__TASK TO CARRY OUT__: Find the lines with the string "object" and return them.

:::

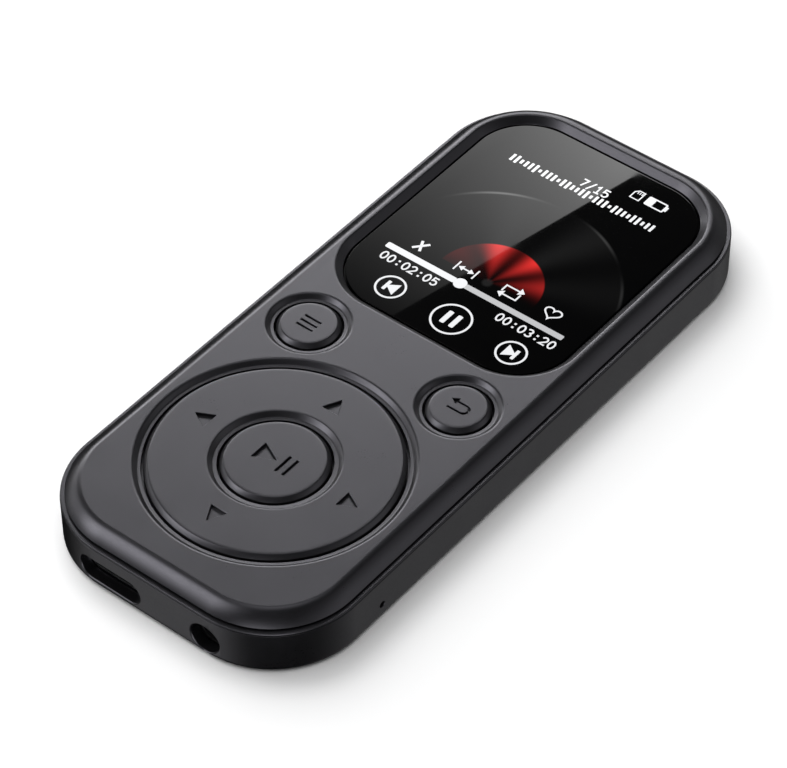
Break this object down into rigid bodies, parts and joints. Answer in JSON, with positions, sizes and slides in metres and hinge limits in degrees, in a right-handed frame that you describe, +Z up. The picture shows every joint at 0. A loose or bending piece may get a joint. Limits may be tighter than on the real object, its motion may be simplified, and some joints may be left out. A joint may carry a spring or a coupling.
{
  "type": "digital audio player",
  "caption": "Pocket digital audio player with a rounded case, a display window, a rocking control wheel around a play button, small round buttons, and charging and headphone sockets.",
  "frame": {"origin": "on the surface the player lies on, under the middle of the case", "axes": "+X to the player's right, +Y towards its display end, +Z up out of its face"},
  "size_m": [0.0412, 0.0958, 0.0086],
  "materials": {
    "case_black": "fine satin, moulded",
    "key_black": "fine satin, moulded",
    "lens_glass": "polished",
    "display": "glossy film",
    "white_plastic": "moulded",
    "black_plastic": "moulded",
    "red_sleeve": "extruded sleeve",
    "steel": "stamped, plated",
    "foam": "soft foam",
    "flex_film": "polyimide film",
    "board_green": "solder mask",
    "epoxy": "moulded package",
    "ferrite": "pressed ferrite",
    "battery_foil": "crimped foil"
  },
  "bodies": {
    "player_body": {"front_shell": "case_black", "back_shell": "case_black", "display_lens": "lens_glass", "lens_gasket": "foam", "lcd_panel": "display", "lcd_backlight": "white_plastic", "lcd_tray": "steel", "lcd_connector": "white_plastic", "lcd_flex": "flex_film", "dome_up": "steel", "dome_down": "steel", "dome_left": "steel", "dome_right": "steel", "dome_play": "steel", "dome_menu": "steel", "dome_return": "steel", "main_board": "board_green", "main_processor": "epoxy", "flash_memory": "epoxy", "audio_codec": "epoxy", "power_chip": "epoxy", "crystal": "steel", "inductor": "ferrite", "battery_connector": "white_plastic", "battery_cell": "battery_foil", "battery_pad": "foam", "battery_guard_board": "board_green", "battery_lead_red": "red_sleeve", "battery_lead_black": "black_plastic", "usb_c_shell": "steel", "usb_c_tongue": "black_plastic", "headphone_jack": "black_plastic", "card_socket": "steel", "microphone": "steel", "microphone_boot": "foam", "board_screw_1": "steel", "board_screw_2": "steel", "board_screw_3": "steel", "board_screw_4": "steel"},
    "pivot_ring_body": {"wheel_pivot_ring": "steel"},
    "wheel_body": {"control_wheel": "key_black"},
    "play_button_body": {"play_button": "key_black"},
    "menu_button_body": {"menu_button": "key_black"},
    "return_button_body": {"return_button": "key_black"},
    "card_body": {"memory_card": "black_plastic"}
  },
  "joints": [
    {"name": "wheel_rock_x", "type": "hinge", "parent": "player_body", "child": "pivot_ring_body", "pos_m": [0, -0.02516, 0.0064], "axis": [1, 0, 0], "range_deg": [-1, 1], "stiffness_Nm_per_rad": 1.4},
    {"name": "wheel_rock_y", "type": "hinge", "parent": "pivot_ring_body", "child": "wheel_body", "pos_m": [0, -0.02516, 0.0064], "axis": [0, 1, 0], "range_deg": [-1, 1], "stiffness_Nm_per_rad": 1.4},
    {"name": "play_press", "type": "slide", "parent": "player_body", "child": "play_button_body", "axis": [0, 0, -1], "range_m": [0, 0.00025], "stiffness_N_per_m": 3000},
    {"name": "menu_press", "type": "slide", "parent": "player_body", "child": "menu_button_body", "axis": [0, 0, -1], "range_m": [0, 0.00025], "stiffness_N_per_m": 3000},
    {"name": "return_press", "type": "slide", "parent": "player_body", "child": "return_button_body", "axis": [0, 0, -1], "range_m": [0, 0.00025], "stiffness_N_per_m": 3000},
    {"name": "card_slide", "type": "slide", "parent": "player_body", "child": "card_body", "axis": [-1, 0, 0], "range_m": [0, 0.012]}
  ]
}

:::

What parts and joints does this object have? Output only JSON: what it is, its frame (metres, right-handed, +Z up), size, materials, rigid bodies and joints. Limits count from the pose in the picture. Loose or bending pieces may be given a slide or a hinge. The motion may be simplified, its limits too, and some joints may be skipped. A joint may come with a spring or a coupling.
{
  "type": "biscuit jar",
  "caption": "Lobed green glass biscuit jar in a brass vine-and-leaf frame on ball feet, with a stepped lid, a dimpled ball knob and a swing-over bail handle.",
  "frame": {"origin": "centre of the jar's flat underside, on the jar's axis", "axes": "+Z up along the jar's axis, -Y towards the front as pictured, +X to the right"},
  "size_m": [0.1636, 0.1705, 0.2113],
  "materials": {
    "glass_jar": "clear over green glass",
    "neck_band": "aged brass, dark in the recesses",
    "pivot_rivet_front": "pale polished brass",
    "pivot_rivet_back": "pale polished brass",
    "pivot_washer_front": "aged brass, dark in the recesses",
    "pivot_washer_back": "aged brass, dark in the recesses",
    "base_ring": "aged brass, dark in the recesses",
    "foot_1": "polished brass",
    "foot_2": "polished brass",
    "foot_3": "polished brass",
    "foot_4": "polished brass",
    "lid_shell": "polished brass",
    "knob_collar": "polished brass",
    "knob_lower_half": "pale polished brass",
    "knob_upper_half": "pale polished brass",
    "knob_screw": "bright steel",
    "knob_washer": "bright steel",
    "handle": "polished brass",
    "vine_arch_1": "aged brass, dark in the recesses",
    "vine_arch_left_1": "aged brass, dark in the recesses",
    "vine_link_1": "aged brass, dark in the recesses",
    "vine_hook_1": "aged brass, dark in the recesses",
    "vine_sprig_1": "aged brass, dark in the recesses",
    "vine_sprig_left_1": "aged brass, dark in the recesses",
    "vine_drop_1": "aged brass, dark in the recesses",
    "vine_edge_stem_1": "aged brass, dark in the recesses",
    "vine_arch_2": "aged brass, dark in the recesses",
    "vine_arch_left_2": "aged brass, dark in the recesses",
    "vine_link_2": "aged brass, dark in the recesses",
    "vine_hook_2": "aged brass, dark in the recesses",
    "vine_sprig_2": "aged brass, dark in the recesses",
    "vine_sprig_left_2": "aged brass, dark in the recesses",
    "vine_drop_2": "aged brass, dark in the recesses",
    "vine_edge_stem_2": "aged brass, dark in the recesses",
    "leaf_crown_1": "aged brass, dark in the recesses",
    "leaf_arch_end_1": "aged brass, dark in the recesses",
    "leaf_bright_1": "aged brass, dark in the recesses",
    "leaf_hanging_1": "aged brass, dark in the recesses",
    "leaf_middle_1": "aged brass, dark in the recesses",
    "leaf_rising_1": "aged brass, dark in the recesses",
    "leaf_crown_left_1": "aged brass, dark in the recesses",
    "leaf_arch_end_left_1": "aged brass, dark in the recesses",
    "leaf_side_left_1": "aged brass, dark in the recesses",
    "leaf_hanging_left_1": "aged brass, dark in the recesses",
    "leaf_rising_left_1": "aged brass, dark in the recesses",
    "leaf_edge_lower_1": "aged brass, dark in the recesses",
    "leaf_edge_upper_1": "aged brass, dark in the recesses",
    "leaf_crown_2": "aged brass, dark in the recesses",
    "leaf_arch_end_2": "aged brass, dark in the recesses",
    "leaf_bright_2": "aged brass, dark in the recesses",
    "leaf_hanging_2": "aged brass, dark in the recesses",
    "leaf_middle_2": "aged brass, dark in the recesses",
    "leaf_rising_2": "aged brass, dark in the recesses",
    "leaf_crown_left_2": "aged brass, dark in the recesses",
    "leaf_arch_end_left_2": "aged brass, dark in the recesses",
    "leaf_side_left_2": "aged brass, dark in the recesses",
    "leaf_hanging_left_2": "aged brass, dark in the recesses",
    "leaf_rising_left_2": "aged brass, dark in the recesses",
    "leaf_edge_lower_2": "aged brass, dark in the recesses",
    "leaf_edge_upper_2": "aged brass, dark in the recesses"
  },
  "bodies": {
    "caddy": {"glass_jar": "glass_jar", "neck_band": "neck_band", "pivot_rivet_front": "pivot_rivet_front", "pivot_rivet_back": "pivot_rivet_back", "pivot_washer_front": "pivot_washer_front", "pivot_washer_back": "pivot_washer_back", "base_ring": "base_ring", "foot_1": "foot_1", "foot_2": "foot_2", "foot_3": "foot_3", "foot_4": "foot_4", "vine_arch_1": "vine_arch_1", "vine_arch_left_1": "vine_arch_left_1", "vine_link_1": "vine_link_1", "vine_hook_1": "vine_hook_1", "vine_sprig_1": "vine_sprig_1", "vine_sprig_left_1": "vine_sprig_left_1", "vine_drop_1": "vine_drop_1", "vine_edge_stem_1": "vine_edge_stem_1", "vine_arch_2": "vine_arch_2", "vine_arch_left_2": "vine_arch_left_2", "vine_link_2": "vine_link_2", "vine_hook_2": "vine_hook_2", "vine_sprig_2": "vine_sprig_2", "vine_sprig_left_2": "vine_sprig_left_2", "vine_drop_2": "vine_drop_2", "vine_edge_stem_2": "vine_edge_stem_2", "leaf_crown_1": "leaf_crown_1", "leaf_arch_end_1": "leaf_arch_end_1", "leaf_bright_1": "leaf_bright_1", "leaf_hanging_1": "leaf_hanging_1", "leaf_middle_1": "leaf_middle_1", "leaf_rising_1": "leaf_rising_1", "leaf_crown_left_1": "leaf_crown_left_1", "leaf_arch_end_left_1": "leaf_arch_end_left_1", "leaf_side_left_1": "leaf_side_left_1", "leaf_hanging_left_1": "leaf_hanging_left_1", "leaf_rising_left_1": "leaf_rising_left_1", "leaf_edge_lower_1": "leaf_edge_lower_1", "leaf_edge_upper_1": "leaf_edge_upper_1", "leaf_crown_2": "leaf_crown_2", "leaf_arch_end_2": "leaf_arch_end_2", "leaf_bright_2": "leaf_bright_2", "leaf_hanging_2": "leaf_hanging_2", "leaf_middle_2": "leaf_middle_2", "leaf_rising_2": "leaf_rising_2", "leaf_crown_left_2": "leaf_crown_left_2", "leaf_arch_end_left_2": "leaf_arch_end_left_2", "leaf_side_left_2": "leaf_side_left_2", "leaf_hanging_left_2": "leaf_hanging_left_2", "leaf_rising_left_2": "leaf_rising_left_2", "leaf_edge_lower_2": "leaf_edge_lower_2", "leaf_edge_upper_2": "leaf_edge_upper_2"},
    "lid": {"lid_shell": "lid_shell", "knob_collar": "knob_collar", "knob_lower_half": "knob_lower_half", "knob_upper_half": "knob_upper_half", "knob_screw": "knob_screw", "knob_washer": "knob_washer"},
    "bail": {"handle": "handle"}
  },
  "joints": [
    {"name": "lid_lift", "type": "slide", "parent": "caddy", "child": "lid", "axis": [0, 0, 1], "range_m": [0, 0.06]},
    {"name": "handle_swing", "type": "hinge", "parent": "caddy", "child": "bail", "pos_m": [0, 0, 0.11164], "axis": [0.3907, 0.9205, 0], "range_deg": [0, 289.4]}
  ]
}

:::

__FINISHED ANSWER__:
Break this object down into rigid bodies, parts and joints. Answer in JSON, with positions, sizes and slides in metres and hinge limits in degrees, in a right-handed frame that you describe, +Z up. The picture shows every joint at 0. A loose or bending piece may get a joint. Limits may be tighter than on the real object, its motion may be simplified, and some joints may be left out. A joint may carry a spring or a coupling.
What parts and joints does this object have? Output only JSON: what it is, its frame (metres, right-handed, +Z up), size, materials, rigid bodies and joints. Limits count from the pose in the picture. Loose or bending pieces may be given a slide or a hinge. The motion may be simplified, its limits too, and some joints may be skipped. A joint may come with a spring or a coupling.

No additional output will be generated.